Start SOURCE MATERIAL
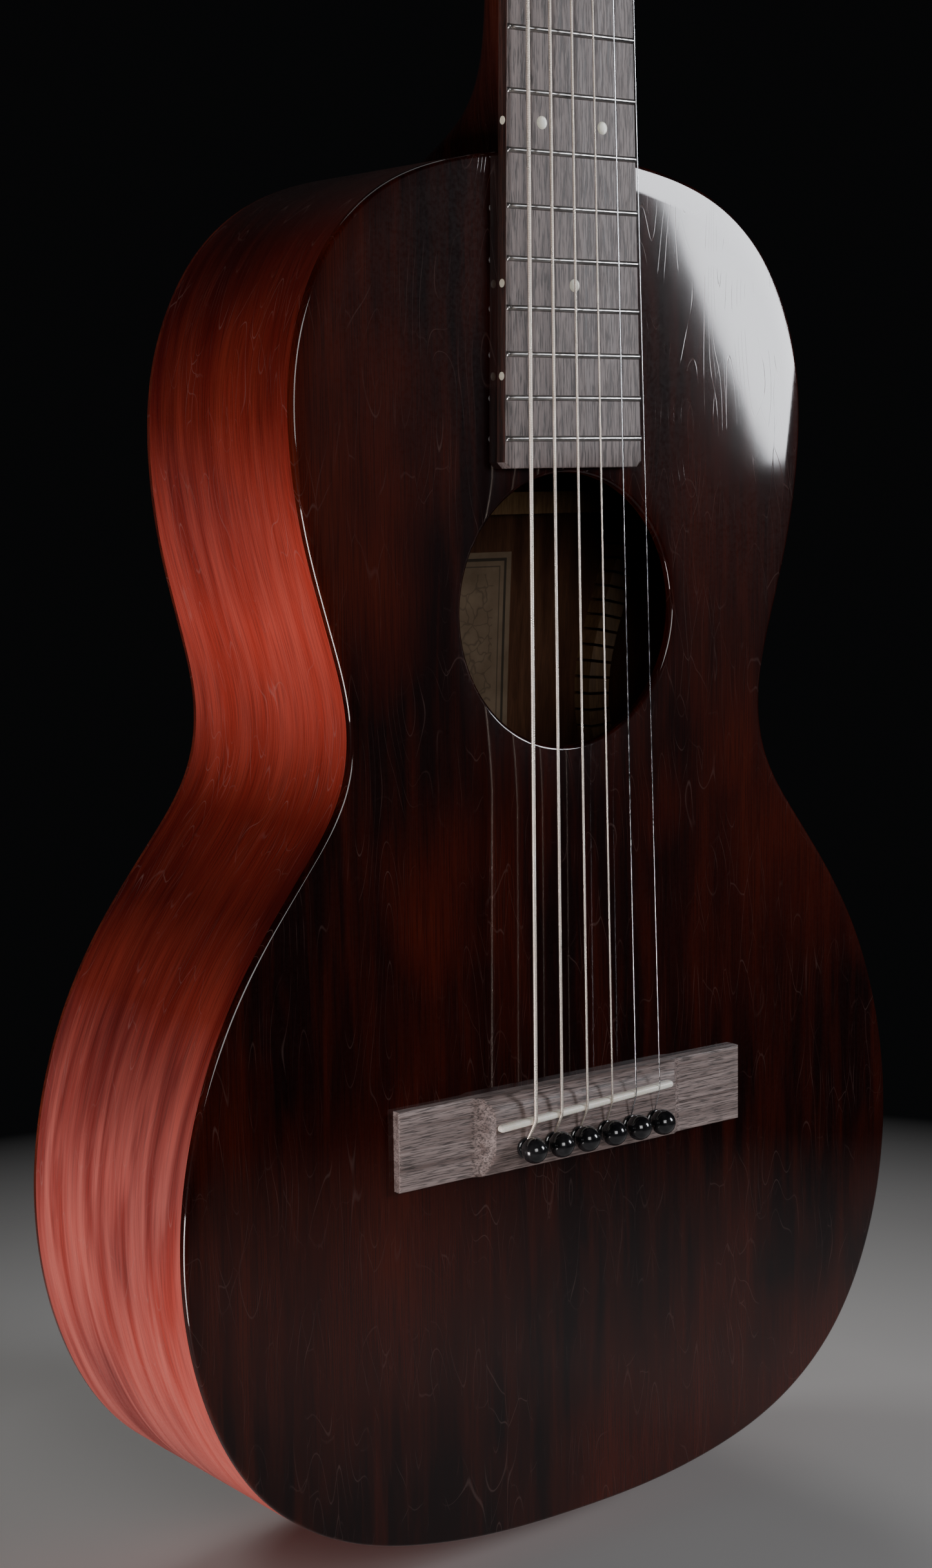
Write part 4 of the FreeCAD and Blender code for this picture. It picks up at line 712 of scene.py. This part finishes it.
def make_linings():
    """Kerfed linings: a thin strip of little blocks glued along both edges of the sides."""
    blocks = []
    near = rim(SIDE_THICK)
    far = rim(SIDE_THICK + LINING_DEEP)
    length = run_lengths(OUTLINE)
    count = int(length[-1] / KERF_STEP)
    for number in range(count):
        ends = [number * KERF_STEP, (number + 1) * KERF_STEP - KERF_WIDE]
        corners = np.array([[np.interp(e, length, edge[:, k]) for k in (0, 1)]
                            for edge, row in ((near, ends), (far, ends[::-1])) for e in row])
        centre = (corners[0] + corners[1]) / 2
        if abs(centre[0]) < BLOCK_HALF and not TAIL_BLOCK_UP <= centre[1] <= NECK_BLOCK_UP:
            continue
        slope = np.array([0.0, 0.0, LINING_TAPER, LINING_TAPER])  # they taper away from the plate
        depth = dome(corners, BACK_THICK)
        for start, end in ((np.full(4, TOP_THICK), TOP_THICK + LINING_TALL - slope),
                           (depth, depth - LINING_TALL + slope)):
            blocks.append(loft([ring_at(corners, start), ring_at(corners, end)]))
    make_piece("kerfed_lining_blocks", merged(blocks), LINING_WOOD, ("kerfed_linings",),
               sharp=20)


# ---------------- fingerboard, frets, markers
BOARD_LOW = 210.5
SCALE = 622.3
HALF_NUT = 21.5
HALF_END = 29.1
BOARD_CORNER = 2.0
BOARD_EASE = 0.45
NUT_GAP = 0.02
FRETS = 18
FRET_HALF = 0.95
FRET_TALL = 1.1
FRET_SUNK = 0.15  # crown's foot below the board's face, and its ends inside the board's edge
FRET_ENDS = ((0.0, 0.45), (0.18, 0.78), (0.5, 0.95), (1.0, 1.0))  # distance from the end, share of height
FACE_DOTS = [(5, 0), (7, 0), (9, 0), (12, -12.7), (12, 12.7), (15, 0.4)]
SIDE_DOTS = [5, 7, 9, 12, 15, 17]
FACE_DOT = [(2.1, 0.6), (2.1, -0.02), (1.9, -0.06), (0.9, -0.09), (0.05, -0.1)]
SIDE_DOT = [(1.35, 0.6), (1.35, -0.03), (0.8, -0.08), (0.05, -0.09)]


def board_half(z):
    return HALF_NUT + (SCALE - z) / (SCALE - BOARD_LOW) * (HALF_END - HALF_NUT)


def fret_up(number):
    return SCALE * 2 ** (-number / 12)


def dot_up(number):
    return (fret_up(number) + fret_up(number - 1)) / 2


def make_board():
    """Fingerboard with eased edges and two clipped lower corners."""
    def plan(inset):
        low = BOARD_LOW + inset
        near = board_half(BOARD_LOW) - inset
        points = [(-near + BOARD_CORNER, low), (near - BOARD_CORNER, low), (near, low + BOARD_CORNER)]
        ups = np.linspace(BOARD_LOW + BOARD_CORNER + 8, SCALE - NUT_GAP - inset, 24)
        points += [(board_half(z) - inset, z) for z in ups]
        return np.array(points + [(-x, z) for x, z in reversed(points[2:])])

    rings = [ring_at(plan(0), 0.0)]
    rings += [ring_at(plan(inset), -BOARD_THICK + depth)
              for inset, depth in reversed(arc_pairs(BOARD_EASE, 3))]
    piece = make_piece("fingerboard_rosewood", loft(rings), BOARD_WOOD, ("fingerboard",),
                       sharp=40)
    second_where(piece, lambda face: abs(face.normal.x) > 0.8, BOARD_EDGE)


def make_frets():
    """Fret crowns with rounded ends."""
    bend = np.linspace(0, math.pi, 9)
    parts = []
    for number in range(1, FRETS + 1):
        z = fret_up(number)
        half = board_half(z) - FRET_SUNK
        xs = [(-half + e, s) for e, s in FRET_ENDS] + [(half - e, s) for e, s in reversed(FRET_ENDS)]
        rings = []
        for x, grow in xs:
            tall = (FRET_TALL + FRET_SUNK) * grow
            rings.append([at(x, -BOARD_THICK + FRET_SUNK - tall * math.sin(a), z + FRET_HALF * math.cos(a))
                          for a in bend])
        parts.append(loft(rings))
    make_piece("fret_crowns", merged(parts), FRET_METAL, ("frets",), sharp=50)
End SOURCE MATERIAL
*PROBLEM STATEMENT*: Quote each line of the data above exactly as written.

*SOLUTION FOR THIS EXERCISE*:
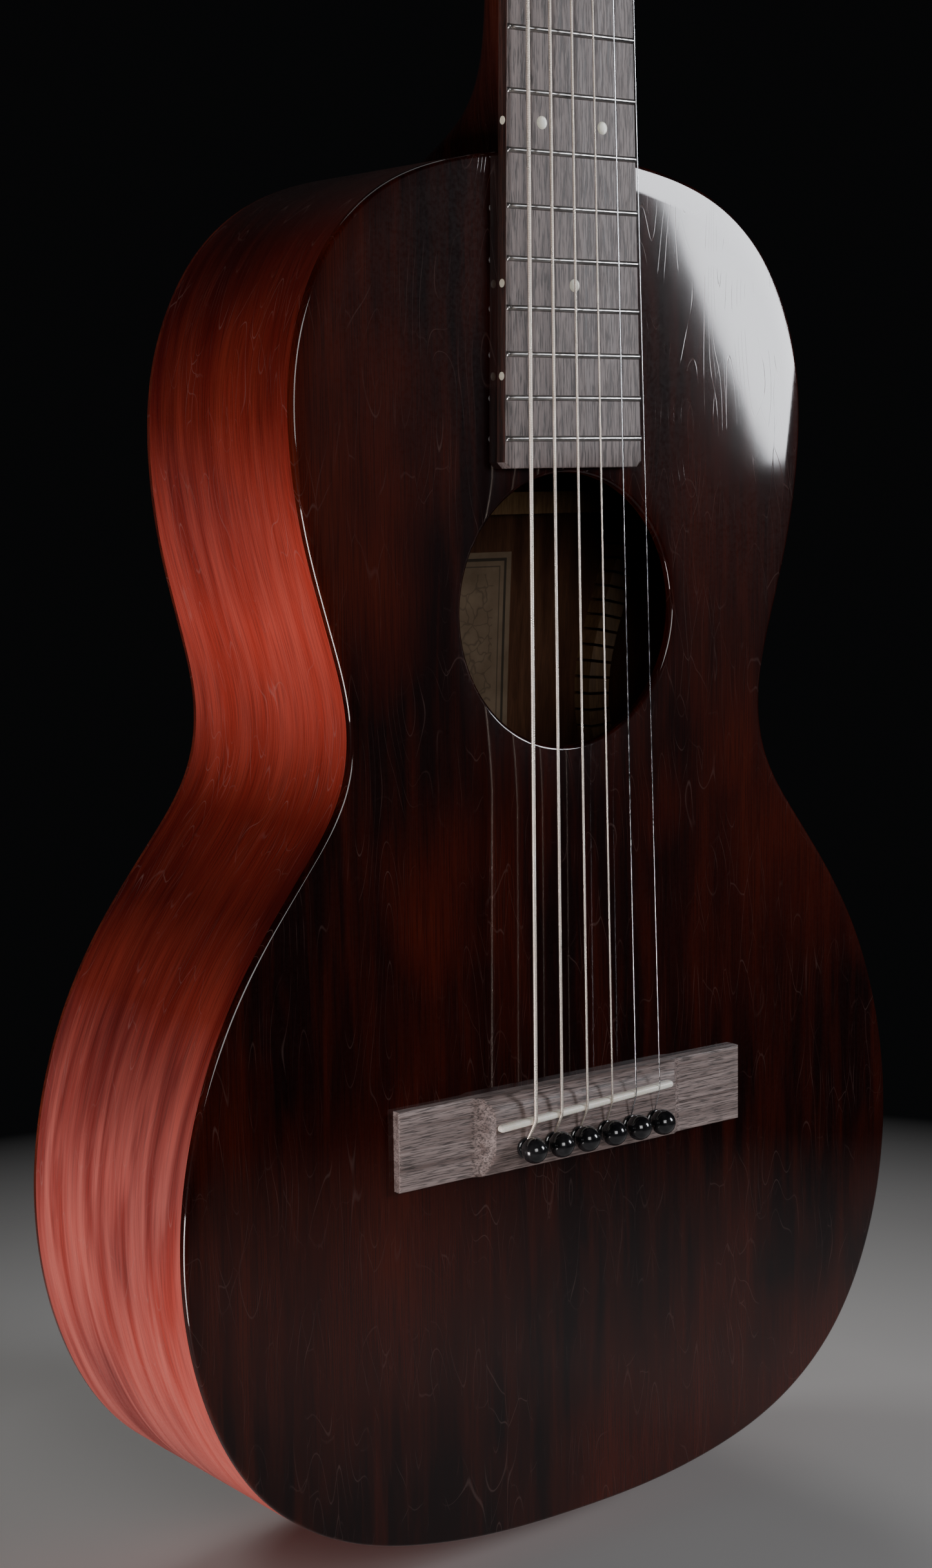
Write part 4 of the FreeCAD and Blender code for this picture. It picks up at line 712 of scene.py. This part finishes it.
def make_linings():
    """Kerfed linings: a thin strip of little blocks glued along both edges of the sides."""
    blocks = []
    near = rim(SIDE_THICK)
    far = rim(SIDE_THICK + LINING_DEEP)
    length = run_lengths(OUTLINE)
    count = int(length[-1] / KERF_STEP)
    for number in range(count):
        ends = [number * KERF_STEP, (number + 1) * KERF_STEP - KERF_WIDE]
        corners = np.array([[np.interp(e, length, edge[:, k]) for k in (0, 1)]
                            for edge, row in ((near, ends), (far, ends[::-1])) for e in row])
        centre = (corners[0] + corners[1]) / 2
        if abs(centre[0]) < BLOCK_HALF and not TAIL_BLOCK_UP <= centre[1] <= NECK_BLOCK_UP:
            continue
        slope = np.array([0.0, 0.0, LINING_TAPER, LINING_TAPER])  # they taper away from the plate
        depth = dome(corners, BACK_THICK)
        for start, end in ((np.full(4, TOP_THICK), TOP_THICK + LINING_TALL - slope),
                           (depth, depth - LINING_TALL + slope)):
            blocks.append(loft([ring_at(corners, start), ring_at(corners, end)]))
    make_piece("kerfed_lining_blocks", merged(blocks), LINING_WOOD, ("kerfed_linings",),
               sharp=20)


# ---------------- fingerboard, frets, markers
BOARD_LOW = 210.5
SCALE = 622.3
HALF_NUT = 21.5
HALF_END = 29.1
BOARD_CORNER = 2.0
BOARD_EASE = 0.45
NUT_GAP = 0.02
FRETS = 18
FRET_HALF = 0.95
FRET_TALL = 1.1
FRET_SUNK = 0.15  # crown's foot below the board's face, and its ends inside the board's edge
FRET_ENDS = ((0.0, 0.45), (0.18, 0.78), (0.5, 0.95), (1.0, 1.0))  # distance from the end, share of height
FACE_DOTS = [(5, 0), (7, 0), (9, 0), (12, -12.7), (12, 12.7), (15, 0.4)]
SIDE_DOTS = [5, 7, 9, 12, 15, 17]
FACE_DOT = [(2.1, 0.6), (2.1, -0.02), (1.9, -0.06), (0.9, -0.09), (0.05, -0.1)]
SIDE_DOT = [(1.35, 0.6), (1.35, -0.03), (0.8, -0.08), (0.05, -0.09)]


def board_half(z):
    return HALF_NUT + (SCALE - z) / (SCALE - BOARD_LOW) * (HALF_END - HALF_NUT)


def fret_up(number):
    return SCALE * 2 ** (-number / 12)


def dot_up(number):
    return (fret_up(number) + fret_up(number - 1)) / 2


def make_board():
    """Fingerboard with eased edges and two clipped lower corners."""
    def plan(inset):
        low = BOARD_LOW + inset
        near = board_half(BOARD_LOW) - inset
        points = [(-near + BOARD_CORNER, low), (near - BOARD_CORNER, low), (near, low + BOARD_CORNER)]
        ups = np.linspace(BOARD_LOW + BOARD_CORNER + 8, SCALE - NUT_GAP - inset, 24)
        points += [(board_half(z) - inset, z) for z in ups]
        return np.array(points + [(-x, z) for x, z in reversed(points[2:])])

    rings = [ring_at(plan(0), 0.0)]
    rings += [ring_at(plan(inset), -BOARD_THICK + depth)
              for inset, depth in reversed(arc_pairs(BOARD_EASE, 3))]
    piece = make_piece("fingerboard_rosewood", loft(rings), BOARD_WOOD, ("fingerboard",),
                       sharp=40)
    second_where(piece, lambda face: abs(face.normal.x) > 0.8, BOARD_EDGE)


def make_frets():
    """Fret crowns with rounded ends."""
    bend = np.linspace(0, math.pi, 9)
    parts = []
    for number in range(1, FRETS + 1):
        z = fret_up(number)
        half = board_half(z) - FRET_SUNK
        xs = [(-half + e, s) for e, s in FRET_ENDS] + [(half - e, s) for e, s in reversed(FRET_ENDS)]
        rings = []
        for x, grow in xs:
            tall = (FRET_TALL + FRET_SUNK) * grow
            rings.append([at(x, -BOARD_THICK + FRET_SUNK - tall * math.sin(a), z + FRET_HALF * math.cos(a))
                          for a in bend])
        parts.append(loft(rings))
    make_piece("fret_crowns", merged(parts), FRET_METAL, ("frets",), sharp=50)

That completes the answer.